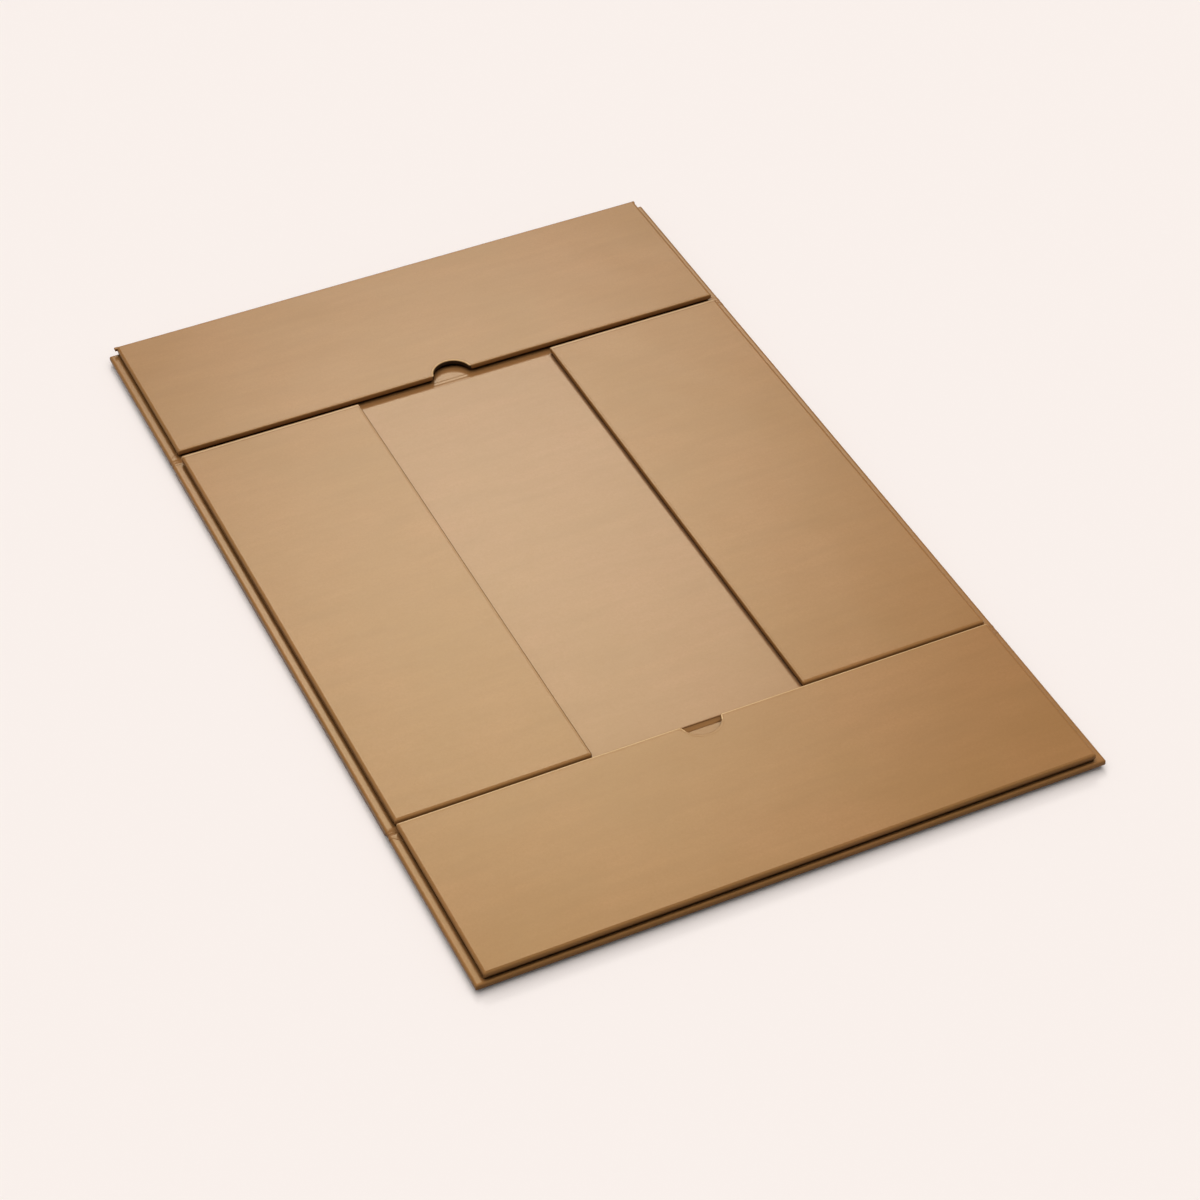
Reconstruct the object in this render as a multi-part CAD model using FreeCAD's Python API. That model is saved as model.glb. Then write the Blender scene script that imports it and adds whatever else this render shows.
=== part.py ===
import FreeCAD, Part
import os

# Collapsible storage box of paper-covered board, opened flat with its walls down.
# X runs across the box and Y from the near end to the far end. Z is up, and the origin
# is on the floor under the middle. All lengths are in mm.

# Driving dimensions
BOARD = 3.0                 # thickness of the rigid boards
UNDERLAY = 2.0              # thickness of the board under the base
BOX_WIDTH = 300.0           # base and end walls, along X
BASE_DEPTH = 278.8          # base board between its two hinge grooves, along Y
HINGE_GROOVE = 1.8          # gap between the base board and each end wall
WALL_HEIGHT = 95.1          # end walls, from groove to rim
UNDERLAY_DEPTH = 273.0      # board under the base, along Y
UNDERLAY_INSET = 0.3        # how far it stays inside the base board's long edges
INNER_BASE = 1.0            # thickness of the sheet on top of the base board
INNER_BASE_DEPTH = 274.4
SIDE_WALL_LENGTH = 276.2    # side walls, along Y
SIDE_WALL_HEIGHT = 93.3     # from the side hinge to the free edge
SIDE_WALL_GAP = 0.05        # between the inner base panel and the folded side walls
SIDE_HINGE_X = 145.3        # line that the side walls turn about
RIM_PANEL_WIDTH = 291.0     # rim panels, along X
RIM_PANEL_HEIGHT = 94.8     # from the free edge to the rim edge
RIM_PANEL_GAP = 1.0         # between an end wall and the rim panel folded over it
FAR_RIM_OVERHANG = 0.8      # the far rim panel passes its wall's rim
NEAR_RIM_INSET = 1.3        # the near rim panel stops short of its wall's rim
NOTCH_WIDTH = 19.2          # thumb notch, at the free edge
NOTCH_DEPTH = 8.7
NOTCH_LIP_RADIUS = 1.5      # where the notch meets the free edge
CORNER_RADIUS = 1.0         # board corners, seen from above
EDGE_RADIUS = 0.9           # paper turned round the base and end walls' edges
PANEL_EDGE_RADIUS = 0.5     # the same round the side walls and rim panels
UNDERLAY_EDGE_RADIUS = 0.5  # the same round the underlay
SHEET_EDGE_RADIUS = 0.3     # the same round the inner base panel
PAPER = 0.2                 # covering and lining sheets
HINGE_PAPER = 0.3
SHEET_MARGIN = 1.0          # bare border round a covering or lining sheet
RIM_STRIP = 3.2             # width of the hinge paper glued along a rim

# Levels and lines worked out from them
BASE_BOTTOM = UNDERLAY
BASE_TOP = BASE_BOTTOM + BOARD
SIDE_WALL_BOTTOM = BASE_TOP + INNER_BASE + SIDE_WALL_GAP
RIM_PANEL_BOTTOM = BASE_TOP + RIM_PANEL_GAP
HALF_WIDTH = BOX_WIDTH / 2
HALF_BASE = BASE_DEPTH / 2
WALL_START = HALF_BASE + HINGE_GROOVE
RIM = WALL_START + WALL_HEIGHT
FAR = 1
NEAR = -1
LEFT = -1
RIGHT = 1


def slab(x_ends, y_ends, bottom, thickness):
    """A plain block. The ends of each range may come in either order."""
    x_low, x_high = sorted(x_ends)
    y_low, y_high = sorted(y_ends)
    corner = FreeCAD.Vector(x_low, y_low, bottom)
    return Part.makeBox(x_high - x_low, y_high - y_low, thickness, corner)


def upright_edges(shape):
    return [e for e in shape.Edges if e.BoundBox.ZLength > 0.5 * shape.BoundBox.ZLength]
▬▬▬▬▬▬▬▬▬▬
* [Goal] Return each line with "FreeCAD".

* [Result below]
Reconstruct the object in this render as a multi-part CAD model using FreeCAD's Python API. That model is saved as model.glb. Then write the Blender scene script that imports it and adds whatever else this render shows.
import FreeCAD, Part
    corner = FreeCAD.Vector(x_low, y_low, bottom)